I don’t know how to juggle psychedelic surrender & sober self-actualisation. I'm neurotic as it is & already have a hard time with paradox, but surrendering absolutely everything in one moment & then grinding my ass off for the very goals i just had to give up in the next? I don’t know, tricky stuff man, tricky stuff. It feels like too much to juggle. I don’t know how this lil mind, this lil self, this lil controller guy can handle that. Surrender to physical death forever in one moment…then just back to busting my ass as normal the next? With no time for an in-between period to feel like a hollowed-out shell of a person whilst motivation regroups & rearranges itself in such a way as to be usable again? I don’t get it. I guess what I’m asking is: more surrender, or more reliance on cleaning up my act with faith-based discipline first? More surrender feels like a good choice, it feels like the right time for it, but only because of years of failing to clean up my act & being fed up with it, not to mention the simple allure of more experiences of mystical union. I think my intuition is telling me that it’s time to surrender, but I don't trust my "intuition" as far as i can throw it & i'm not great at distinguishing it from other motivations yet. 
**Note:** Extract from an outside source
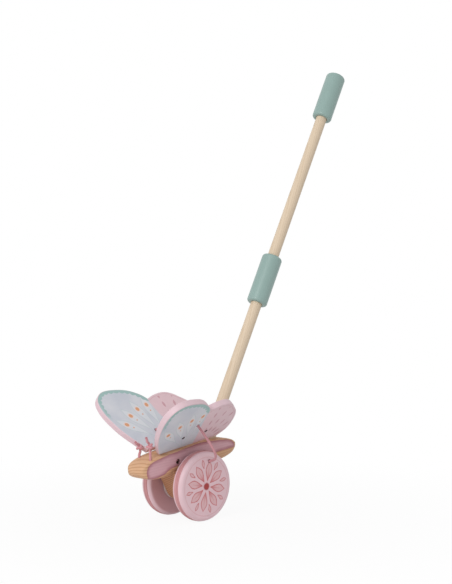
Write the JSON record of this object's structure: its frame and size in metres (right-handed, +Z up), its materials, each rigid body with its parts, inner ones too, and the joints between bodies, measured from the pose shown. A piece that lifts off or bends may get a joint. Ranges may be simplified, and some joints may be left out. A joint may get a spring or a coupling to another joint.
{
  "type": "push-along butterfly toy",
  "caption": "Wooden push-along butterfly with hinged wings tied by cords to the painted wheels, on a long jointed stick with a round grip.",
  "frame": {"origin": "On the floor under the centre of the whole toy's box, midway between the wheels; the toy stands on its wheel rings in the picture's pose.", "axes": "+Z up, -Y is the way the butterfly's head points, +X is the toy's left side; the stick leans back towards +Y."},
  "size_m": [0.1616, 0.3952, 0.6049],
  "materials": {
    "body_wood": "oiled, horizontal grain, mauve panels on the sides",
    "block_wood": "oiled, horizontal grain",
    "stick_wood": "smooth, clear matt varnish",
    "spacer_paint": "matt paint",
    "sage_paint": "satin paint",
    "wheel_paint": "satin paint with a flower print",
    "ring_rubber": "matt",
    "wing_print": "printed faces, pale pink edges",
    "rose_cord": "round waxed cord",
    "steel": "plated",
    "brass": "turned"
  },
  "bodies": {
    "chassis": {"body": "body_wood", "axle_block": "block_wood", "front_dowel": "body_wood", "rear_dowel": "body_wood", "left_spacer": "spacer_paint", "right_spacer": "spacer_paint", "left_antenna": "rose_cord", "right_antenna": "rose_cord", "lower_stick": "stick_wood", "upper_stick": "stick_wood", "middle_sleeve": "sage_paint", "grip": "sage_paint", "joining_screw": "steel", "insert_nut": "brass", "left_front_tie_cord": "rose_cord", "left_rear_tie_cord": "rose_cord", "right_front_tie_cord": "rose_cord", "right_rear_tie_cord": "rose_cord"},
    "wheels": {"axle": "steel", "left_wheel": "wheel_paint", "right_wheel": "wheel_paint", "left_wheel_ring": "ring_rubber", "right_wheel_ring": "ring_rubber"},
    "left_wing": {"left_wing": "wing_print", "left_flap_cord": "rose_cord"},
    "right_wing": {"right_wing": "wing_print", "right_flap_cord": "rose_cord"}
  },
  "joints": [
    {"name": "wheel_spin", "type": "hinge", "parent": "chassis", "child": "wheels", "pos_m": [0, -0.1062, 0.0435], "axis": [1, 0, 0], "continuous": true, "deforming": ["left_flap_cord", "right_flap_cord"]},
    {"name": "left_wing_flap", "type": "hinge", "parent": "chassis", "child": "left_wing", "pos_m": [0.0124, -0.11402, 0.09288], "axis": [0, -0.9877, -0.1564], "range_deg": [-48, 4], "deforming": ["left_front_tie_cord", "left_rear_tie_cord", "left_flap_cord"]},
    {"name": "right_wing_flap", "type": "hinge", "parent": "chassis", "child": "right_wing", "pos_m": [-0.0124, -0.11402, 0.09288], "axis": [0, 0.9877, 0.1564], "range_deg": [-48, 4], "deforming": ["right_front_tie_cord", "right_rear_tie_cord", "right_flap_cord"]}
  ],
  "couplings": [
    {"joint": "right_wing_flap", "follows": "left_wing_flap", "ratio": 1}
  ]
}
How do you guys deal with the temptation to ego-backlash after an awakening on psychedelics? it's very difficult for me to care about anything at all after giving it all up & accepting my own death & the death of everything I loved. In fact, the only thing I want to do, is awaken again so that I can remember again, in part due to the hope that if i awaken enough times, it will gradually filter through into becoming my baseline state of being.

Thanks!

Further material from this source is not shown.